Religious movements are historical, sociological, philosophical, and hopefully, divine phenomenon. They are also the sum total of the contributions, influence and sacrifices of many men and women, both big and small.

In the history yet to be written of the International Society for Krishna Consciousness, (ISKCON) many persons will be noted for their contributions, both positive and negative, to this great social enterprise. Many persons may be forgotten. I would like to offer a few words of appreciation for one young woman whose contribution should not be lost in the pages of time. She is the stuff great societies are made of.

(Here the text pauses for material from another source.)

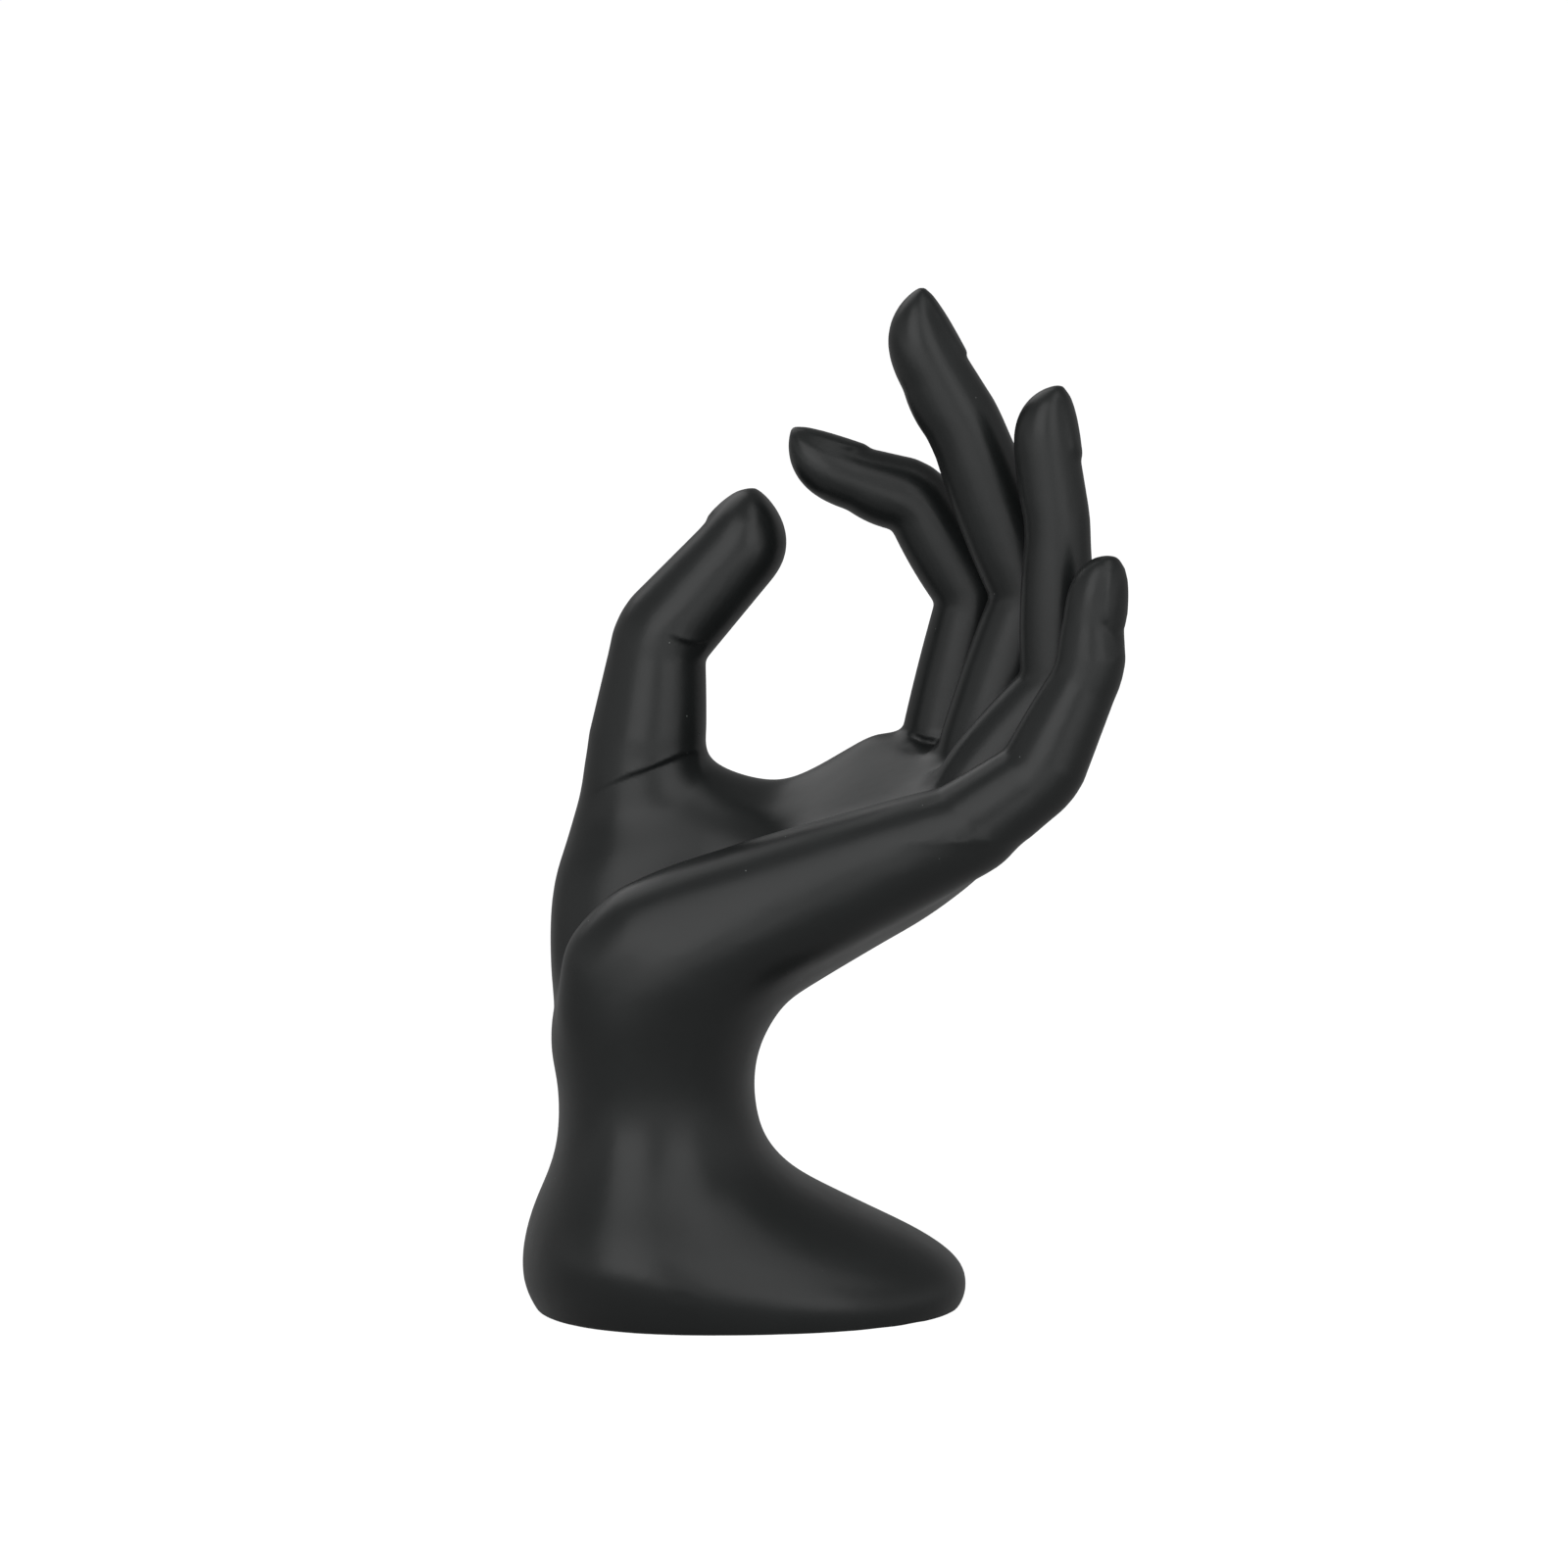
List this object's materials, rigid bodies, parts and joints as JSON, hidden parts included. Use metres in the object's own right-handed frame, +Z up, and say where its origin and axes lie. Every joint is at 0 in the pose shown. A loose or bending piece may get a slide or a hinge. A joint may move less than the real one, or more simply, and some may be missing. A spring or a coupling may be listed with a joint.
{
  "type": "hand jewelry stand",
  "caption": "Free-standing jewellery stand in the shape of a raised hand on a flared forearm, with slender curled fingers for rings and a palm for bracelets.",
  "frame": {"origin": "middle of the flat foot, on the surface it stands on", "axes": "+Z up along the forearm to the fingertips, +X towards the back of the hand, +Y towards the thumb and index finger"},
  "size_m": [0.0938, 0.0592, 0.1587],
  "materials": {
    "black_resin": "satin black cast resin, smooth, with a few fine specks"
  },
  "bodies": {
    "root": {"hand_stand": "black_resin"}
  },
  "joints": []
}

Jahnavi Haggard died Saturday at her home in Alachua, Florida, at 36. Born on May 24, 1972, this daughter of young American spiritual seekers, was transported into the culture of Krishna Consciousness at the age of 4, when her parents became Krishna devotees in Los Angeles, California.

Raised as a Hare Krishna, Jahnavi was educated in the Los Angeles “gurukula,” or day school, until she and her mother moved to the Krishna community in Northern California, called Bhaktivedanta Village (BV).

Bhaktivedanta Village’s raison d’etre was its parochial school, which offered a country experience for its resident families, their children and Krishna kids from up and down the American west coast. However, when she was 14, BV closed and Jahnavi transferred to public schools where she remained while completing high school.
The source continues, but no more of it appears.